This offering is called AI-as-a-Service.

The models are typically offered to you on a pay-per-use basis, mostly on cloud infrastructure, and very rarely on-premises.

AI-as-a-Service provides ready-to-use, generic AI capabilities that can be added to products and services without having to build everything from scratch.

Here are some examples:

Computer Vision AI as a Service:

  • Recognize entities from images (e.g. cars, people, faces, animals etc.)

  • Extract text from documents (e.g. tables from PDFs)

  • Moderate content (e.g. flag explicit images)

  • ...

NLP AI as a Service:

  • Generate and complete text

  • Extract key phrases

  • Recognize entities

  • Translation

  • ...

 Audio AI as a Service:

  • Text to Speech

  • Speech to Text

Predictive Analytics as a Service:

  • Time-Series Forecasting

  • Anomaly Detection

  • Recommender Systems

  • ...

In the short term, AI-as-a-Service can save you time, money, and resources.

In the long run, of course, this approach creates dependencies on the AI service provider.

The biggest myth here is that AI-as-a-Service is too generic and cannot be tailored to your specific needs.

The key is to find the right AI platform that offers the capabilities you need and can be easily integrated into your existing infrastructure.

Many platforms also offer fine-tuning capabilities for their models so you can improve performance on your data (more on this below).

When to use AI-as-a-Serice?

AI-as-a-Service is a great option if:

  • you're working on very generic tasks that don't need custom labeled data

  • you want to get started quickly to validate (prototype) feasibility and impact

  • you're working on non-strategic use cases where your company does not have a clear competitive advantage (e.g. you don't have any custom training data anyway)

Given the low up-front investment and plenty of options, AI-as-a-Service is a great starting point for many low profile workflows.

Option 3: Fine-tune existing models

Fine-tuning is an exciting middle ground between building an AI service from scratch and using a pre-built service, especially for many small and medium-sized businesses.

You can still leverage the capabilities of a large, pre-trained AI model while being able to customize and control your solution.

The workflow generally looks like this:

  • Select a pre-trained model that is relevant to your use case

  • Prepare your own labeled dataset that will be used to fine-tune the model

  • Run the fine-tuning process using a framework of your choice

  • Evaluate the performance of the fine-tuned model and iterate as needed

  • Deploy the model into your product or service to begin generating predictions or insights based on your data.

Many people believe that fine-tuning requires extensive knowledge of machine learning algorithms and programming skills.

The truth is that fine-tuning has also become more accessible through many platforms and no-code or low-code services.

For example, Huggingface offers probably the world's largest unified interface for accessing and fine-tuning pre-trained models - with or without code.

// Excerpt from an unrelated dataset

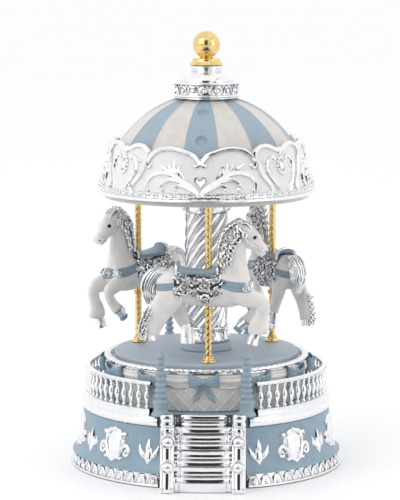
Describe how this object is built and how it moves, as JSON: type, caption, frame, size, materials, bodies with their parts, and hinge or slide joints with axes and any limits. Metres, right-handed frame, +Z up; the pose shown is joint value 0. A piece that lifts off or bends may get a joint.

Let's say you want to build an image recognition system for your products. You could start with a pre-built model like Microsoft's ResNet-50, and then fine-tune it with your own product data to recognize specific objects.

If you're looking for a managed solution, you can try services like landing.ai or check out the big cloud providers - they all offer fine-tuning solutions.

When to use fine-tuning?

Fine-tuning is a great option if you have at least some technical expertise and some data to customize a pre-trained AI model based on your specific business needs.

It works well for both strategic/high-impact use cases and smaller projects or quick proofs of concept.

I truly believe that fine tuning will remain the most lucrative option for small and medium businesses.

Conclusion

As you have seen, integrating AI into your products and services doesn't have to be a daunting task.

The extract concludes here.